Each swell will actually arrive in the opposite order as to when it was created. A new short range south swell will build Tuesday, in response to a developing fetch behind a front pushing into the south-western Tasman Sea early morning. South facing beaches should reach 3-4ft late afternoon though exposed locations picking up the most size will be quite wind affected.
Elsewhere, it’ll be much smaller thanks to the acute south swell direction and short period. It’ll also be smaller early morning (whilst winds are temporarily W/SW).
Wednesday will see much cleaner conditions under a weak ridge of high pressure and its associated light variable winds, though size will be easing - still 2-3ft at south facing beaches earlier, though smaller elsewhere and abating gradually through the day. Expect the upper end of this size range across the Hunter.
During the morning, the leading edge of a new longer period S’ly swell will push across the South Coast, and it’s expected to nose into Sydney around lunchtime and peak late in the day. The source of this swell is a much stronger fetch of S/SW winds around the primary low, well south of Tasmania today (see below) - this energy is already in the water and moving through our swell window, but will arrive half to one day behind Tuesday’s short range energy because of the much larger travel distance.
This should kick up solid 4ft sets to south facing beaches by late in the day (i.e. reversing the otherwise easing S’ly swell trend) and we may see a few bigger bombs late afternoon across the Hunter region. The only risk late Wednesday will be a freshening NE breeze which may spoil conditions away from sheltered northern corners.

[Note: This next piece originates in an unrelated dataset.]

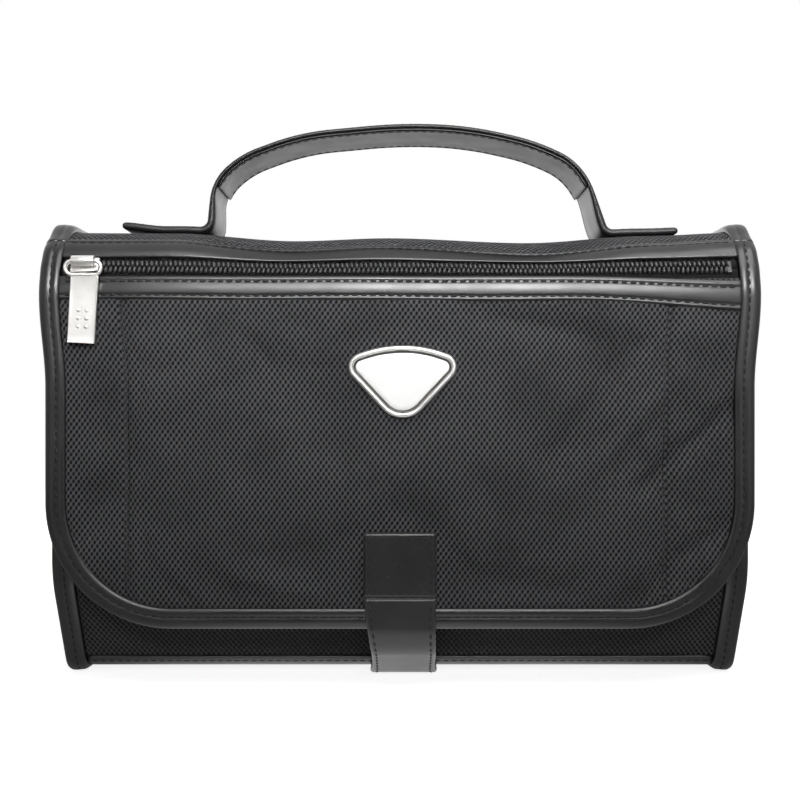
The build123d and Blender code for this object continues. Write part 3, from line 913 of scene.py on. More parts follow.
@dataclass
class Skin:
    """Outer face of the closed bag, read by place across and by length down from its crest.

    A positive length runs down the front flap, and a negative one back over the top, down the
    back and forward under the bottom.
    """

    shoulder: float = 28.0 * MM
    back_top: float = 26.0 * MM
    back_bottom: float = 16.0 * MM
    bottom_reach: float = -2.0 * MM
    hinge_angle: float = math.radians(36.0)
    zip_angle: float = math.radians(66.0)
    half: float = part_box("flap_binding")[1].x
    face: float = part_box("flap_panel")[0].y
    back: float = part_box("outer_shell")[1].y
    top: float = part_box("outer_shell")[1].z
    under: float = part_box("outer_shell")[0].z
    hem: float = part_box("flap_binding")[0].z
    flap_depth: float = 6.8 * MM
    wall: float = 5.2 * MM
    dents: tuple[float, ...] = (-1.3, -1.0, 3.3, 1.6, 4.4, 0.4, -1.4)
    dent_places: tuple[float, ...] = (-138.0, -92.0, -43.0, -5.0, 52.0, 100.0, 136.0)

    def __post_init__(self) -> None:
        """Works out the centre of the rounding and the path behind the crest."""
        self.middle = (self.face + self.shoulder, self.top - self.shoulder)
        self.quarter = self.shoulder * math.pi / 2
        self.hem_length = self.quarter + self.middle[1] - self.hem
        self.behind = Track(
            [
                (self.middle[0], self.top),
                (self.back, self.top),
                (self.back, self.under),
                (self.bottom_reach, self.under),
            ],
            [self.back_top, self.back_bottom],
        )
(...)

A weak pre-frontal trough will then envelop the region on Thursday morning, ahead of a gusty S’ly change due the afternoon. Wednesday’s late pulse of south swell will be easing but south facing beaches should pick up early 3ft+ sets (bigger across the Hunter) before size falls in the afternoon. Expect smaller surf at beaches not open to the south.
We’ll see a decent kick in windswell very late Thursday through Friday, but it’ll be accompanied by fresh S/SE winds and so quality will be quite limited across the region. South facing beaches should hold 4ft+ at times but it’s not looking especially inviting at this stage.

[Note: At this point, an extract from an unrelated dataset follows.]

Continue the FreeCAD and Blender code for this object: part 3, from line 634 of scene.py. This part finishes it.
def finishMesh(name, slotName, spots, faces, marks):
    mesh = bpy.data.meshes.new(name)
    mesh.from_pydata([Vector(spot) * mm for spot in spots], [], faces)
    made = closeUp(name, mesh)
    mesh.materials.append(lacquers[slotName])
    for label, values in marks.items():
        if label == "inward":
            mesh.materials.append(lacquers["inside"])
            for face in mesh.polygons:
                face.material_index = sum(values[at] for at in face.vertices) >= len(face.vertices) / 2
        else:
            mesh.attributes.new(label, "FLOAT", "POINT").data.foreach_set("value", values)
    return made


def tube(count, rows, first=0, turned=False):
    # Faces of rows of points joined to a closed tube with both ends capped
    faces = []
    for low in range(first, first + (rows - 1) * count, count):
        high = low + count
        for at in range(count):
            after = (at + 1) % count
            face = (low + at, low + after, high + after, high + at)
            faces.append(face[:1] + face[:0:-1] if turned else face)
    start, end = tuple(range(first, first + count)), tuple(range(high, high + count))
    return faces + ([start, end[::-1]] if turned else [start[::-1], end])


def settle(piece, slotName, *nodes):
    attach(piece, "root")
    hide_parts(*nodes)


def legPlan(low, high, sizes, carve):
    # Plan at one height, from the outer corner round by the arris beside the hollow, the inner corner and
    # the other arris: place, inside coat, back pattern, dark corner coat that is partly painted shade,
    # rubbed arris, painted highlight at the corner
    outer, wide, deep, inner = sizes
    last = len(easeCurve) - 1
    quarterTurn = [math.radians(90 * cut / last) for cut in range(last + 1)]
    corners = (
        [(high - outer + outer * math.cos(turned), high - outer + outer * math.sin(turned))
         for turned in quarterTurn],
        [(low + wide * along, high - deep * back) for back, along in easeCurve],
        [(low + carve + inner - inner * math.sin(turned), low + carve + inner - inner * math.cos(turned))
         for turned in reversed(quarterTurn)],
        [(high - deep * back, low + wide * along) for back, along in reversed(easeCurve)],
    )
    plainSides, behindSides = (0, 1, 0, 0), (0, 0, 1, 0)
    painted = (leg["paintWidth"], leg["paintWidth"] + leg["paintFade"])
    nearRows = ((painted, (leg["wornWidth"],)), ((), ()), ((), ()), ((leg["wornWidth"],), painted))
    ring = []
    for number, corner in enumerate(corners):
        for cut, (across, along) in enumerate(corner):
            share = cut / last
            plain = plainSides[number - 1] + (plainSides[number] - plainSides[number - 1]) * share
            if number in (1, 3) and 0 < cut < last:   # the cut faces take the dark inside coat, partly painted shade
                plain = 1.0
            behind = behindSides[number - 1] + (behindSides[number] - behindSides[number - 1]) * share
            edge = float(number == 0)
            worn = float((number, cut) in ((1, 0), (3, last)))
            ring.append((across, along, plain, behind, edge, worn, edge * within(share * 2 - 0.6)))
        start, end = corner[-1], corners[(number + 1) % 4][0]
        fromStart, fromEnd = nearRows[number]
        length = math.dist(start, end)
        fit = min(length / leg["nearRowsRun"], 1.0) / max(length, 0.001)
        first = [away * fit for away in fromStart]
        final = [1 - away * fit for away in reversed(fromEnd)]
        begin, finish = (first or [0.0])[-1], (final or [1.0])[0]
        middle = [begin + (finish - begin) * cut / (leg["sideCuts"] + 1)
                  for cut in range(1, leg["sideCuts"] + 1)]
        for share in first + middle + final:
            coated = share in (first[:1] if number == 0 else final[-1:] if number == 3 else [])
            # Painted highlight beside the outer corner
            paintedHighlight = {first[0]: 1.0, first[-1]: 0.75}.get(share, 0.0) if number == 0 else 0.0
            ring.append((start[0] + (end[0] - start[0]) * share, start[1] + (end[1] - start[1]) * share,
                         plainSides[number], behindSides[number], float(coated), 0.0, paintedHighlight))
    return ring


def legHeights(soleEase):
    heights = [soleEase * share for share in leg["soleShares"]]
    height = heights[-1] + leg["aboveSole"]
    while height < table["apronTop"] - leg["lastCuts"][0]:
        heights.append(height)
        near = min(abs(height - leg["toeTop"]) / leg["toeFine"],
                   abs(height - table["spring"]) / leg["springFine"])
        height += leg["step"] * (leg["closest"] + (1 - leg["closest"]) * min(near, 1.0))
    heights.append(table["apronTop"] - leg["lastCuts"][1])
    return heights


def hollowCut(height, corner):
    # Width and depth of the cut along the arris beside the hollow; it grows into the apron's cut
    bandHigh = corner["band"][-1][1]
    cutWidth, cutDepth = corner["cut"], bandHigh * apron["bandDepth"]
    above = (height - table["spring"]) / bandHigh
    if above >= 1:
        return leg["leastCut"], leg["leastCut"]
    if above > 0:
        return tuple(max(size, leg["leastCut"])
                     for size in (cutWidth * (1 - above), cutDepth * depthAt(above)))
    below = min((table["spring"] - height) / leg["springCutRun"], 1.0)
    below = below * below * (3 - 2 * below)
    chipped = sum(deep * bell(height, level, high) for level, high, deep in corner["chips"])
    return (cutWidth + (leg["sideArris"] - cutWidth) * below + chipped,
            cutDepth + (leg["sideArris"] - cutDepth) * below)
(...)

This weekend (Dec 12 - 13)
There won’t be any shortage of swell this weekend but local conditions could be an issue.
To begin with, another series of strong fronts below Tasmania on Thurs/Fri will generate small sideband south swell for the weekend. No major size is expected but we’ll see 2-3ft sets from this source both days.
A building ridge of high pressure across Tasmanian latitudes and a broad coastal trough to the north will squeeze an easterly fetch across the northern half of the Tasman Sea, mainly aimed north of us (i.e. a E/SE alignment) but it’ll be quite OK for Southern NSW and we should 2-3ft sets building to 3-4ft through the weekend.
However, accompanying onshore winds are likely to be quite persistent all weekend, and with direction straight out of the east there won’t be many places to hide. Winds will be lighter as you head south from Sydney, though there’ll be slightly less E’ly swell at the same time, so it’s a little early to make any plans.
But.. at least there’ll be waves! And plenty of rain too, it’s a wet pattern coming up.
Next week (Dec 14 onwards)
The main feature on the long term charts is a stationary ridge through the northern Tasman Sea - supplying a bare minimum of 3-4ft E/NE swell for most of next week - and a potentially significant tropical cyclone, developing north of Fiji around Friday, moving south over the weekend and probably entering our swell window around Monday.
Now, whilst the models are not in close agreement on the specifics (geographical position, and timing), they are in agreement on the broadscale pattern, plus and the likely development of a significant tropical feature (trough, low or cyclone) - either in the western South Pacific or Coral Sea - which is very likely to super-charge the existing easterly fetch, and generate large easterly swells for our coast.
As such, confidence is high for a large E/NE swell across our region next week, though I’m just not sure whether it’ll occur during the early or middle part of the week. And, local winds are currently unclear too. But I’ll have more on that in Wednesday’s update.
See you then!
Comments
Booyahh!
Bring outta ye bagpoipes ya bonny wee lad
Don't forget your clothes this time wee lad
Mmmm.... I got a grower not a shower, so yeah, even more incentive not to forget
Whats the odds that cyclone goes east f New Zealand? Hope it dosent
though fun times would be coming if it stayed west of NZ.
So much exciting.
The new southerly groundswell kicked mid-late morning. Inconsistent but strong, punchy 4ft sets on a Northern Beaches south facing locale.